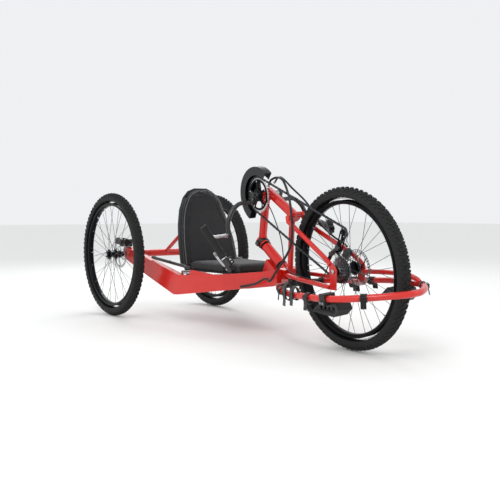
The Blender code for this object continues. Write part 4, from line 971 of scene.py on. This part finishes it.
# %% Cranks
THROW, HANDLE_OFFSET, HANDLE_TILT = 0.179, 0.337, math.radians(23.6)
foot = CRANK.z - THROW
for side_name, side in (("right", -1), ("left", 1)):
    path = [Vector((CRANK.x, side * a, CRANK.z - b)) for a, b in
            ((0.0820, 0.004), (0.0825, 0.020), (0.0940, 0.033), (0.1250, 0.033), (0.1650, 0.036),
             (0.2020, 0.062),
             (0.2240, 0.094), (0.2360, 0.134), (0.2355, THROW + 0.001))]
    arm = Shape().sweep(curve_through(path, 6), 0.011, sides=24)
    arm.spin([(0.0005, 0.0700), (0.0165, 0.0700), (0.0172, 0.0720), (0.0172, 0.0865), (0.0150, 0.0885),
              (0.0090, 0.0885), (0.0085, 0.0860), (0.0005, 0.0860)], CRANK, ACROSS * side, sides=40)
    arm.spin([(0.0005, 0.2270), (0.0135, 0.2270), (0.0145, 0.2290), (0.0145, 0.2430), (0.0130, 0.2450),
              (0.0005, 0.2450)], CRANK - Vector((0, 0, THROW)), ACROSS * side, sides=32)
    piece("crank_" + side_name, arm, BLACK_COAT, "crank", "black_alloy",
          stands_for=("crank_arm_" + side_name,),
          sharp=35)
    pin = Shape().spin([(0.0005, 0.2440), (0.0098, 0.2440), (0.0098, 0.2560), (0.0080, 0.2570),
                        (0.0080, 0.3420),
                        (0.0065, 0.3450), (0.0005, 0.3450)], CRANK - Vector((0, 0, THROW)), ACROSS * side,
                       sides=32)
    piece("handle_pin_" + side_name, pin, POLISHED, "crank", "steel", sharp=35)
axle = Shape().spin([(0.0005, -0.0690), (0.0148, -0.0690), (0.0148, 0.0690), (0.0005, 0.0690)], CRANK,
                    sides=32)
piece("crank_axle", axle, STAINLESS, "crank", "steel", sharp=35)
print("cranks", THROW * 1000, "mm")

# %% Grips, pods and levers
for side_name, side, turn in (("right", -1, -17), ("left", 1, -85)):
    centre = Vector((CRANK.x, side * HANDLE_OFFSET, foot))
    held = ON_FORK @ Matrix.Translation(centre) @ Matrix.Rotation(math.radians(turn), 4, "Y")
    down = Vector((0, -side * math.sin(HANDLE_TILT), -math.cos(HANDLE_TILT)))
    back = Vector((-1, 0, 0))
    wide = down.cross(back)
    profile = [(0.0004, -0.0640), (0.0130, -0.0640), (0.0165, -0.0620), (0.0175, -0.0590),
               (0.0175, -0.0560)]
    ribs = 26
    for k in range(ribs):
        start = -0.0550 + 0.0060 * k
        profile += [(0.0157, start), (0.0157, start + 0.0018), (0.0172, start + 0.0026),
                    (0.0172, start + 0.0052)]
    profile = [p for p in profile if p[1] < 0.1010]
    profile += [(0.0178, 0.1015), (0.0178, 0.1060), (0.0120, 0.1080), (0.0004, 0.1080)]
    piece("grip_sleeve_" + side_name, Shape().spin(profile, (0, 0, 0), down, sides=40), GRIP,
          "handle_" + side_name,
          "hose_rubber", place=held, stands_for=("grip_" + side_name,), sharp=35)
    bar = Shape().spin([(0.0004, 0.1070), (0.0112, 0.1070), (0.0112, 0.1950), (0.0095, 0.1985),
                        (0.0004, 0.1985)],
                       (0, 0, 0), down, sides=32)
    piece("handle_bar_" + side_name, bar, ANODISED, "handle_" + side_name, "black_alloy", place=held,
          sharp=35)
    pod = Shape().block(down * 0.140 + back * -0.0150, back * 0.0240, wide * 0.0160, down * 0.0175)
    pod.block(down * 0.168 + back * 0.0045, back * 0.0190, wide * 0.0130, down * 0.0175)
    piece("control_pod_" + side_name, pod, NYLON, "handle_" + side_name, "black_plastic", place=held,
          bevel=0.0045,
          sharp=35)
    trim = Shape()
    for s, b, w, r in ((0.133, -0.040, 0, 0.0050), (0.147, -0.040, 0, 0.0040)):
        trim.spin([(0.0004, 0), (r, 0), (r, 0.0030), (r - 0.0010, 0.0042), (0.0004, 0.0042)],
                  down * s + back * (b + 0.0020) + wide * w, -back, sides=20)
    for w in (-1, 1):
        trim.spin([(0.0004, 0), (0.0050, 0), (0.0050, 0.0016), (0.0036, 0.0026), (0.0004, 0.0026)],
                  down * 0.168 + back * 0.0150 + wide * w * 0.0128, wide * w, sides=20)
    trim.spin([(0.0113, 0.1120), (0.0140, 0.1125), (0.0140, 0.1185), (0.0113, 0.1190)], (0, 0, 0), down,
              sides=32)
    piece("pod_buttons_" + side_name, trim, POLISHED, "handle_" + side_name, "lever_alloy", place=held,
          sharp=35)

    pivot = down * 0.168 + back * 0.0250
    points = [Vector((a, b, 0)) for a, b in ((0.008, 0.004), (-0.008, 0.004), (-0.030, 0.016),
                                             (-0.070, 0.023),
                                             (-0.098, 0.022))]
    path = [pivot + down * p.x + back * p.y for p in curve_through(points, 6)]
    count = len(path) - 1
    widths = [0.0062 - 0.0016 * math.sin(math.pi * k / count)
              + (0.0006 if k > count - 3 else 0) for k in range(count + 1)]
    blade = Shape().sweep(path, widths, flat=0.0026, up=back)
    piece("lever_" + side_name, blade, POLISHED, "lever_" + side_name, "lever_alloy", place=held,
          stands_for=("brake_lever_" + side_name,), bevel=0.0014, sharp=35)
print("two grips, two pods, two levers")

# %% [markdown]
# ## Heel cradles
# Each heel sits in a moulded cradle, drilled to shed mud. The design's solid is copied, and cylinders are
# cut from its floor and its outer wall.

# %% Heel cradles
def bake(made):
    """Applies a piece's modifiers to its own mesh."""
    graph = bpy.context.evaluated_depsgraph_get()
    mesh = bpy.data.meshes.new_from_object(made.evaluated_get(graph))
    made.modifiers.clear()
    made.data = mesh
    return made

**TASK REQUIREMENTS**
Copy out all of the lines above exactly.

**SOLVED EXERCISE**
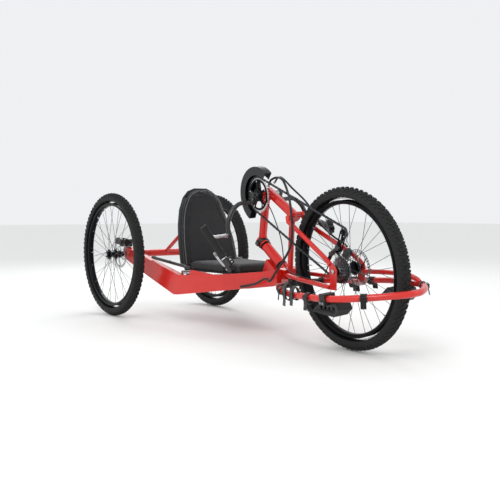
The Blender code for this object continues. Write part 4, from line 971 of scene.py on. This part finishes it.
# %% Cranks
THROW, HANDLE_OFFSET, HANDLE_TILT = 0.179, 0.337, math.radians(23.6)
foot = CRANK.z - THROW
for side_name, side in (("right", -1), ("left", 1)):
    path = [Vector((CRANK.x, side * a, CRANK.z - b)) for a, b in
            ((0.0820, 0.004), (0.0825, 0.020), (0.0940, 0.033), (0.1250, 0.033), (0.1650, 0.036),
             (0.2020, 0.062),
             (0.2240, 0.094), (0.2360, 0.134), (0.2355, THROW + 0.001))]
    arm = Shape().sweep(curve_through(path, 6), 0.011, sides=24)
    arm.spin([(0.0005, 0.0700), (0.0165, 0.0700), (0.0172, 0.0720), (0.0172, 0.0865), (0.0150, 0.0885),
              (0.0090, 0.0885), (0.0085, 0.0860), (0.0005, 0.0860)], CRANK, ACROSS * side, sides=40)
    arm.spin([(0.0005, 0.2270), (0.0135, 0.2270), (0.0145, 0.2290), (0.0145, 0.2430), (0.0130, 0.2450),
              (0.0005, 0.2450)], CRANK - Vector((0, 0, THROW)), ACROSS * side, sides=32)
    piece("crank_" + side_name, arm, BLACK_COAT, "crank", "black_alloy",
          stands_for=("crank_arm_" + side_name,),
          sharp=35)
    pin = Shape().spin([(0.0005, 0.2440), (0.0098, 0.2440), (0.0098, 0.2560), (0.0080, 0.2570),
                        (0.0080, 0.3420),
                        (0.0065, 0.3450), (0.0005, 0.3450)], CRANK - Vector((0, 0, THROW)), ACROSS * side,
                       sides=32)
    piece("handle_pin_" + side_name, pin, POLISHED, "crank", "steel", sharp=35)
axle = Shape().spin([(0.0005, -0.0690), (0.0148, -0.0690), (0.0148, 0.0690), (0.0005, 0.0690)], CRANK,
                    sides=32)
piece("crank_axle", axle, STAINLESS, "crank", "steel", sharp=35)
print("cranks", THROW * 1000, "mm")

# %% Grips, pods and levers
for side_name, side, turn in (("right", -1, -17), ("left", 1, -85)):
    centre = Vector((CRANK.x, side * HANDLE_OFFSET, foot))
    held = ON_FORK @ Matrix.Translation(centre) @ Matrix.Rotation(math.radians(turn), 4, "Y")
    down = Vector((0, -side * math.sin(HANDLE_TILT), -math.cos(HANDLE_TILT)))
    back = Vector((-1, 0, 0))
    wide = down.cross(back)
    profile = [(0.0004, -0.0640), (0.0130, -0.0640), (0.0165, -0.0620), (0.0175, -0.0590),
               (0.0175, -0.0560)]
    ribs = 26
    for k in range(ribs):
        start = -0.0550 + 0.0060 * k
        profile += [(0.0157, start), (0.0157, start + 0.0018), (0.0172, start + 0.0026),
                    (0.0172, start + 0.0052)]
    profile = [p for p in profile if p[1] < 0.1010]
    profile += [(0.0178, 0.1015), (0.0178, 0.1060), (0.0120, 0.1080), (0.0004, 0.1080)]
    piece("grip_sleeve_" + side_name, Shape().spin(profile, (0, 0, 0), down, sides=40), GRIP,
          "handle_" + side_name,
          "hose_rubber", place=held, stands_for=("grip_" + side_name,), sharp=35)
    bar = Shape().spin([(0.0004, 0.1070), (0.0112, 0.1070), (0.0112, 0.1950), (0.0095, 0.1985),
                        (0.0004, 0.1985)],
                       (0, 0, 0), down, sides=32)
    piece("handle_bar_" + side_name, bar, ANODISED, "handle_" + side_name, "black_alloy", place=held,
          sharp=35)
    pod = Shape().block(down * 0.140 + back * -0.0150, back * 0.0240, wide * 0.0160, down * 0.0175)
    pod.block(down * 0.168 + back * 0.0045, back * 0.0190, wide * 0.0130, down * 0.0175)
    piece("control_pod_" + side_name, pod, NYLON, "handle_" + side_name, "black_plastic", place=held,
          bevel=0.0045,
          sharp=35)
    trim = Shape()
    for s, b, w, r in ((0.133, -0.040, 0, 0.0050), (0.147, -0.040, 0, 0.0040)):
        trim.spin([(0.0004, 0), (r, 0), (r, 0.0030), (r - 0.0010, 0.0042), (0.0004, 0.0042)],
                  down * s + back * (b + 0.0020) + wide * w, -back, sides=20)
    for w in (-1, 1):
        trim.spin([(0.0004, 0), (0.0050, 0), (0.0050, 0.0016), (0.0036, 0.0026), (0.0004, 0.0026)],
                  down * 0.168 + back * 0.0150 + wide * w * 0.0128, wide * w, sides=20)
    trim.spin([(0.0113, 0.1120), (0.0140, 0.1125), (0.0140, 0.1185), (0.0113, 0.1190)], (0, 0, 0), down,
              sides=32)
    piece("pod_buttons_" + side_name, trim, POLISHED, "handle_" + side_name, "lever_alloy", place=held,
          sharp=35)

    pivot = down * 0.168 + back * 0.0250
    points = [Vector((a, b, 0)) for a, b in ((0.008, 0.004), (-0.008, 0.004), (-0.030, 0.016),
                                             (-0.070, 0.023),
                                             (-0.098, 0.022))]
    path = [pivot + down * p.x + back * p.y for p in curve_through(points, 6)]
    count = len(path) - 1
    widths = [0.0062 - 0.0016 * math.sin(math.pi * k / count)
              + (0.0006 if k > count - 3 else 0) for k in range(count + 1)]
    blade = Shape().sweep(path, widths, flat=0.0026, up=back)
    piece("lever_" + side_name, blade, POLISHED, "lever_" + side_name, "lever_alloy", place=held,
          stands_for=("brake_lever_" + side_name,), bevel=0.0014, sharp=35)
print("two grips, two pods, two levers")

# %% [markdown]
# ## Heel cradles
# Each heel sits in a moulded cradle, drilled to shed mud. The design's solid is copied, and cylinders are
# cut from its floor and its outer wall.

# %% Heel cradles
def bake(made):
    """Applies a piece's modifiers to its own mesh."""
    graph = bpy.context.evaluated_depsgraph_get()
    mesh = bpy.data.meshes.new_from_object(made.evaluated_get(graph))
    made.modifiers.clear()
    made.data = mesh
    return made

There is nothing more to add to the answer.